С начала 1940-го по самый конец года Кернкросс оказался в Англии без всякой связи с Центром. В один из наиболее критических моментов новейшей истории в Лондоне, где наряду с Берлином и Москвой решались судьбы мира, практически, да и фактически, не осталось представителей нашей разведки. Все были отозваны в СССР. Волна сталинских чисток, а не бдительность британской контрразведки, вымела их с острова. Требовалось знать, находиться в курсе, и источники были готовы. Только информацию передавать некому.

Премьер-министр Чемберлен по-прежнему заигрывал с немцами, и лишь спустя какое-то время в заветное кресло, уже тогда грузно, уселся Уинстон Черчилль.

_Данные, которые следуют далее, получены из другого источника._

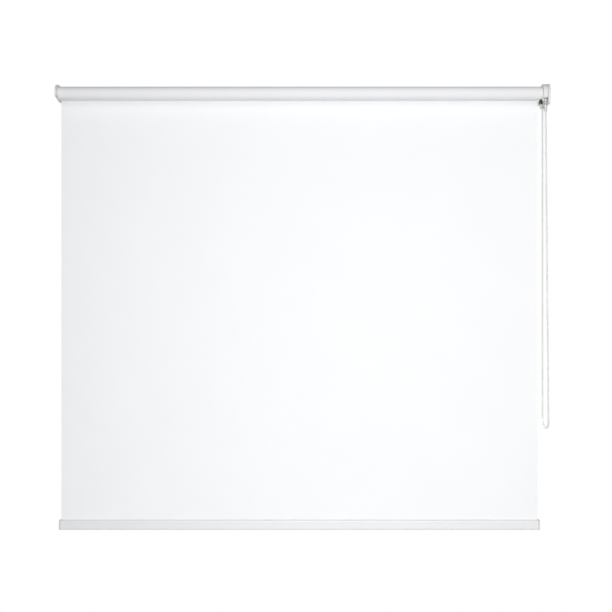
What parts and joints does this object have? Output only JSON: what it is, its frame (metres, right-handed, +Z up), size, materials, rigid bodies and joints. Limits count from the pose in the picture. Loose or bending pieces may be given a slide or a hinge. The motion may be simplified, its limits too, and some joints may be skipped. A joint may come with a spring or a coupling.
{
  "type": "roller blind",
  "caption": "Chain-operated roller blind with a white fabric drop, aluminium roller, wall brackets and a weighted bottom rail.",
  "frame": {"origin": "on the wall plane, level with the roller's axis and midway between the four bracket screw holes", "axes": "+X along the roller towards the chain side, +Y into the wall, +Z up; the blind is shown lowered"},
  "size_m": [0.992, 0.0426, 0.9016],
  "materials": {
    "white_fabric": "fine plain weave, matt",
    "white_plastic": "moulded, satin",
    "grey_plastic": "moulded, light grey",
    "black_plastic": "moulded nylon",
    "white_steel": "powder coated",
    "bare_aluminium": "mill finish, extruded",
    "white_aluminium": "white powder coat",
    "spring_steel": "bright wire",
    "chain_metal": "nickel plated beads",
    "adhesive_tape": "double-sided tape"
  },
  "bodies": {
    "root": {"left_bracket": "white_steel", "right_bracket": "white_steel", "left_bracket_cover": "white_plastic", "right_bracket_cover": "white_plastic", "pin_bush": "white_plastic", "clutch_core": "black_plastic", "core_clip": "spring_steel", "wheel_washer": "spring_steel", "chain_guard": "grey_plastic", "chain_stripper": "black_plastic", "bead_chain": "chain_metal", "fabric_sheet": "white_fabric"},
    "roller": {"roller_tube": "bare_aluminium", "fabric_roll": "white_fabric", "fabric_tape": "adhesive_tape", "idle_plug": "white_plastic", "idle_spring": "spring_steel", "drive_hub": "white_plastic", "wrap_springs": "spring_steel"},
    "pin": {"idle_pin": "spring_steel", "pin_clip": "spring_steel"},
    "wheel": {"chain_wheel": "grey_plastic"},
    "connector": {"chain_connector": "chain_metal"},
    "rail": {"bottom_rail": "white_aluminium", "hem_spline": "white_plastic", "rail_cap_left": "white_plastic", "rail_cap_right": "white_plastic"}
  },
  "joints": [
    {"name": "roller_spin", "type": "hinge", "parent": "root", "child": "roller", "pos_m": [0, -0.024, 0], "axis": [1, 0, 0], "range_deg": [0, 3090]},
    {"name": "wheel_spin", "type": "hinge", "parent": "root", "child": "wheel", "pos_m": [0, -0.024, 0], "axis": [1, 0, 0], "range_deg": [0, 3090]},
    {"name": "rail_lift", "type": "slide", "parent": "root", "child": "rail", "axis": [0, 0, 1], "range_m": [0, 0.8292], "deforming": ["fabric_sheet"]},
    {"name": "connector_run", "type": "slide", "parent": "root", "child": "connector", "axis": [0.0087, 0, -1], "range_m": [0, 0.6182]},
    {"name": "pin_retract", "type": "slide", "parent": "roller", "child": "pin", "axis": [1, 0, 0], "range_m": [0, 0.005], "stiffness_N_per_m": 400, "springref_m": -0.004, "deforming": ["idle_spring"]}
  ],
  "couplings": [
    {"joint": "wheel_spin", "follows": "roller_spin", "ratio": 1},
    {"joint": "rail_lift", "follows": "roller_spin", "m_per_rad": 0.015372},
    {"joint": "connector_run", "follows": "roller_spin", "m_per_rad": 0.011459}
  ]
}
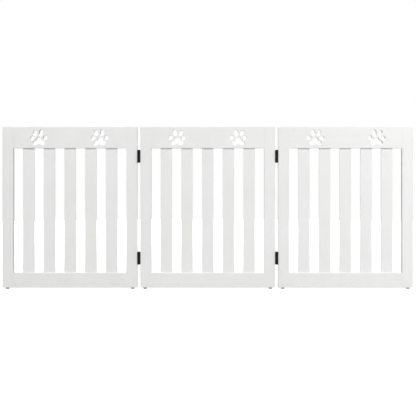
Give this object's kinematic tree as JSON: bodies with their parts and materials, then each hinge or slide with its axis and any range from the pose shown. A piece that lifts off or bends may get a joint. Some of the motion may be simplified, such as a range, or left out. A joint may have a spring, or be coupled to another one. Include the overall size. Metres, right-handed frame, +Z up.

Впрочем, Черчилль оставил лорду Хэнки его многочисленные полномочия. Еще при Чемберлене этот министр без портфеля волею судьбы возглавлял чуть не полтора десятка всевозможных комиссий. Оборона, безопасность, регулярные доклады английских спецслужб, засекреченные сообщения о состоянии экономики и прогнозы по ее развитию. А еще протоколы заседаний военного кабинета, доклады из Генерального штаба… И, заметим, информация из научно-исследовательских институтов, работающих сугубо на набиравшую обороты мощную британскую военную машину.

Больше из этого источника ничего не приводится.